だからってこて、通常の時間の流れどおりにしたら、観客を引き付ける力も弱く、わりとウソっぽい話になってしまったのではなかろうか。
(「メメント」だってシークエンス再生を凄く観たかったけど、いざDVDの特典で観たらものすごーくつまんなかったしな)
ラスト近く、この「パズル」は完成に近づく。
胸をしめつけるような、あたしごときの文章力では表現できない不思議な感情がわきあがる。
落ちたから欠けたピースがあるものの、それでも「すげーぞ、これ」という心の声が体内を駆け巡る。
それにしてもこれはどういう話なのだろう。
もしもあの心臓が移植されなかったとしたら……を考えると、移植されてのち、運命がどう転がったか、やはりそこに物語を感じるですね。
もしも移植されなかったら。もしもトラックが手に入らなければ。もしも一杯おごられなかったら。
運命はもしもに満ちている。
何回か観たい作品ではある。落ちた時間を埋めなくてはいけないってのもあるんだけど。
できたらDVDでリモコン片手に「重箱の隅をつつく」みたいにして観てみたい。
交通事故についてあらためて考えてしまった。
毎年日本でも、あたりまえのように二万人ぐらい死んでいる。
事故ではあるが、彼らは殺されたのであり、殺した者も存在する。
いま、街中の雑踏を歩いていても殺した人間はうようよいるのである。だが、そのことについてあまり語られることはない。
あたかも一種のタブーのようだ。それは誰もが加害者になりうるからであり、あまりにもリアルで重い話だからなのだろう。

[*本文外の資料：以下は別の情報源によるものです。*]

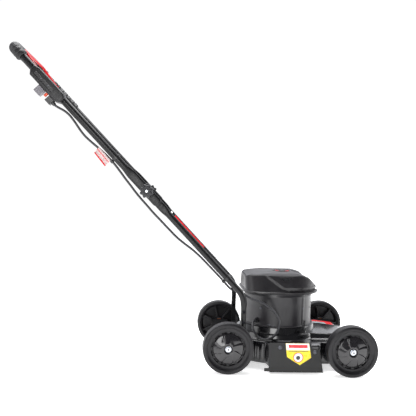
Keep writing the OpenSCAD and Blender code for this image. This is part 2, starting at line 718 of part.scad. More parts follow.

ノー天気で浮世離れした密室殺人かなんかのほうが、メディアの消費者は好むんだろうなあ。
…あ、重たいこと書いちゃッた。ごめんなさい。
というわけで、最後はこの言葉で
【ショーン・ペンの映画にハズレなし♪間違いなし♪】
いやあ、今回も惚れなおしましたねー。うひー(馬鹿)
【おまけ】
シャルロット・ゲンズブールってますますおかーちゃんそっくりになってきたなあ。
昔ジェーン・バーキン好きだったもんで(クリスティのシリーズに何作か出てて「綺麗な人だなあ」って)、なんか嬉しいなあ。